## [Source material]
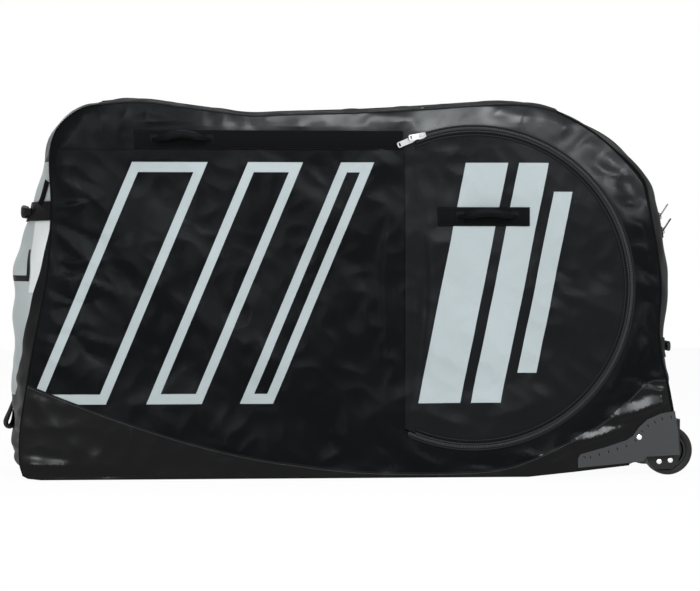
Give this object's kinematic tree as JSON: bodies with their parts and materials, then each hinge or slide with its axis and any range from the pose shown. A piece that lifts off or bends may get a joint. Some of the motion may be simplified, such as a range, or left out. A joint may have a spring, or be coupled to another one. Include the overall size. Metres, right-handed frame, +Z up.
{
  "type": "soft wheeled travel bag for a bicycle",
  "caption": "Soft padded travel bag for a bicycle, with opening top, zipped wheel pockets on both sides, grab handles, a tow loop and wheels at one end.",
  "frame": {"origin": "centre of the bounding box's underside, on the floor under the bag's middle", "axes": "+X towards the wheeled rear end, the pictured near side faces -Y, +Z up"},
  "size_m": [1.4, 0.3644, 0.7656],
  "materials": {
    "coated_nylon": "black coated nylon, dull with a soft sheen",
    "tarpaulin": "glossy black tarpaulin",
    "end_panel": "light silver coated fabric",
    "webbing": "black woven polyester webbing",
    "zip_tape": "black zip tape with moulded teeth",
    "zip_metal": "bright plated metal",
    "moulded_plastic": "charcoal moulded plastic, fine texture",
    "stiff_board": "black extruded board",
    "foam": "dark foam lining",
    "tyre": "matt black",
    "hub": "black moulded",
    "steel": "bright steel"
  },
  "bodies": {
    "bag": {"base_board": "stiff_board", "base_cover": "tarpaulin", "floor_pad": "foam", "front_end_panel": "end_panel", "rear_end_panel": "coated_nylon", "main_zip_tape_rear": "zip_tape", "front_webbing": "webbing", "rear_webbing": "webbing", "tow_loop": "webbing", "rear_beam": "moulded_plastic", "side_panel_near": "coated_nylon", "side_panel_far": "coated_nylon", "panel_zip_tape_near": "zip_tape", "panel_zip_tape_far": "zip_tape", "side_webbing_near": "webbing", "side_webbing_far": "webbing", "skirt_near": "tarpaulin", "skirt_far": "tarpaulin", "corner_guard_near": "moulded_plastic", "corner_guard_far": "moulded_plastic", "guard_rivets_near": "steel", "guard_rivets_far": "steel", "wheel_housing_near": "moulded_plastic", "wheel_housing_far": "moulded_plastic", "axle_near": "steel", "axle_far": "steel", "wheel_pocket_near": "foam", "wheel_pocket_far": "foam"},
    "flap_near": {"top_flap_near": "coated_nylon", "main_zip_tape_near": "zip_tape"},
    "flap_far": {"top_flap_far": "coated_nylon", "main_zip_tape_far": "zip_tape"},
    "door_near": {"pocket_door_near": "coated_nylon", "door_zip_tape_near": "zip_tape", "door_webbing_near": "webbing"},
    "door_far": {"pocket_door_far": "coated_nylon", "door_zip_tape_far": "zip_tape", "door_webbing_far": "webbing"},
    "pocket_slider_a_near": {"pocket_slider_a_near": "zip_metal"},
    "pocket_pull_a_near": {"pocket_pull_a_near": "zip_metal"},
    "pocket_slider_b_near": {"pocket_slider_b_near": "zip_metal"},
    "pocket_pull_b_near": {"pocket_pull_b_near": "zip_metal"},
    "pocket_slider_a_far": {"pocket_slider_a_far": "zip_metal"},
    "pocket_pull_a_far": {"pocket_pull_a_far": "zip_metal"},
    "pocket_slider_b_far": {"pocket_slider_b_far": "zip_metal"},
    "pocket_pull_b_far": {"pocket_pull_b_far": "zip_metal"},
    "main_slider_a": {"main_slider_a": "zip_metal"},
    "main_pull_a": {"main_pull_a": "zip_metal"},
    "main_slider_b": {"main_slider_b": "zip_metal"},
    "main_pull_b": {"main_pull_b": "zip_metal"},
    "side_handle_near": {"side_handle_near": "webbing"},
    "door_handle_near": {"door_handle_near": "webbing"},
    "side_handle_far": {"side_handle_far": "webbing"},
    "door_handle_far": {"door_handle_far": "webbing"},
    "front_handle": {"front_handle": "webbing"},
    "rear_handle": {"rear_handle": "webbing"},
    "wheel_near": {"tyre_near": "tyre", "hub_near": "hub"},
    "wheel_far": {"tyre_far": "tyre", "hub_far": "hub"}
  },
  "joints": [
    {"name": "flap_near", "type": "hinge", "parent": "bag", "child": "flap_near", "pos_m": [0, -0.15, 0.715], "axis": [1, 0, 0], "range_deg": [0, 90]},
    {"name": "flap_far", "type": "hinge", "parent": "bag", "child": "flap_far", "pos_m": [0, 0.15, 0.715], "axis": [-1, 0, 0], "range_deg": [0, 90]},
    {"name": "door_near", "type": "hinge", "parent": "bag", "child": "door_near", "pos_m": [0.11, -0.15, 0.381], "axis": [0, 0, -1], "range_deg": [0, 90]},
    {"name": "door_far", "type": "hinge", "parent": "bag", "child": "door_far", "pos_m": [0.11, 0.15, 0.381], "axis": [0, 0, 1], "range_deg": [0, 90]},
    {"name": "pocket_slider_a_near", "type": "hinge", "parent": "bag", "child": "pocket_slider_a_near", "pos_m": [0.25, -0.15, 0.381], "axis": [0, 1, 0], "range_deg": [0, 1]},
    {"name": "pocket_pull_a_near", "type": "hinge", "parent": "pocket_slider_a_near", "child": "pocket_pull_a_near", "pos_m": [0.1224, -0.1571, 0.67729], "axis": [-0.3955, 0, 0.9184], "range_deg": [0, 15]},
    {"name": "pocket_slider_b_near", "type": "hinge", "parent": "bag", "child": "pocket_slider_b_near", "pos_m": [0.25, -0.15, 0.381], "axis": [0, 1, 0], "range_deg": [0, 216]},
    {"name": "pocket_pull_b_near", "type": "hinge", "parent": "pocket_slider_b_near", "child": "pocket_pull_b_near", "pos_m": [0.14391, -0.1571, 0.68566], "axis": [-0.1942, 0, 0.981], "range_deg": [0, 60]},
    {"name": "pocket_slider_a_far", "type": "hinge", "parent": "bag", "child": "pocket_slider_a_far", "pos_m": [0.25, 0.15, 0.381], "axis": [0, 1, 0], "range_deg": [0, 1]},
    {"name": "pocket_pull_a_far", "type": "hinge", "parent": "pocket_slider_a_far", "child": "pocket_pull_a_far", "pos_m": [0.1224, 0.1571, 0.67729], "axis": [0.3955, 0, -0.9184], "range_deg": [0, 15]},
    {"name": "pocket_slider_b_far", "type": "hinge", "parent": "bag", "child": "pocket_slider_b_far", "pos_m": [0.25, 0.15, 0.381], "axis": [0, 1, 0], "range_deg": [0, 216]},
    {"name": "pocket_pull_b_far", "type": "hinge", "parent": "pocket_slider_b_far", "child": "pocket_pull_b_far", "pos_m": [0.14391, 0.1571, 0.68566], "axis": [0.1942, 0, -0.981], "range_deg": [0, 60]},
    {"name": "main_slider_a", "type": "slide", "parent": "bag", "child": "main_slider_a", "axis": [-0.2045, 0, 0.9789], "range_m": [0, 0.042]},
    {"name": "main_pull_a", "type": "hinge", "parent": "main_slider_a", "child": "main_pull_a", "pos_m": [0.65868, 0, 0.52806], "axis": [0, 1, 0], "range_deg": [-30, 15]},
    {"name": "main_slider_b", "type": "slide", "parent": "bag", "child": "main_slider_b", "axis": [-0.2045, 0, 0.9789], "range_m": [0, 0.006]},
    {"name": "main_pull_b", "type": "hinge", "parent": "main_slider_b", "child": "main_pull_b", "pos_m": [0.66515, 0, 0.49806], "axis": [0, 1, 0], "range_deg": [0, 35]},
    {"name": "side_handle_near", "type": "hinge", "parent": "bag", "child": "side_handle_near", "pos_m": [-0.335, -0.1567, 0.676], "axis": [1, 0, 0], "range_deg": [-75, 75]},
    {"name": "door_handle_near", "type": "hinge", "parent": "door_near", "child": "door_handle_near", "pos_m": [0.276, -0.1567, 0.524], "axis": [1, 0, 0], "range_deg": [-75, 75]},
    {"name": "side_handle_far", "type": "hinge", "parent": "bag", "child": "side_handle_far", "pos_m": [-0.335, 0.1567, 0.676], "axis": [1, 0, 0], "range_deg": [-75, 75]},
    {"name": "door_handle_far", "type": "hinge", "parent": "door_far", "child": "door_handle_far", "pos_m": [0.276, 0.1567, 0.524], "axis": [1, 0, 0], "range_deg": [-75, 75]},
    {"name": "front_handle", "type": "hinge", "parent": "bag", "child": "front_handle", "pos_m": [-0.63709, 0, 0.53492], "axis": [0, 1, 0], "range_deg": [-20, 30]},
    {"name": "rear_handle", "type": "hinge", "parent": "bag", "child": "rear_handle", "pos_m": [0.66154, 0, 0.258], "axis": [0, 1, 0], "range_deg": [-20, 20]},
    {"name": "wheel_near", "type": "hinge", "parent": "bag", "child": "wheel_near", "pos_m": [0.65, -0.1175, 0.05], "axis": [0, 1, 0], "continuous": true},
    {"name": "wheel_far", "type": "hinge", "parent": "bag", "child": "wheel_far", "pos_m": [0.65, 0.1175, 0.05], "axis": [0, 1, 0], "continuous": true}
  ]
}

## [Prompt]
For each line of the listing that holds the word "materials", show that line.

## [Result of the task]
Give this object's kinematic tree as JSON: bodies with their parts and materials, then each hinge or slide with its axis and any range from the pose shown. A piece that lifts off or bends may get a joint. Some of the motion may be simplified, such as a range, or left out. A joint may have a spring, or be coupled to another one. Include the overall size. Metres, right-handed frame, +Z up.
  "materials": {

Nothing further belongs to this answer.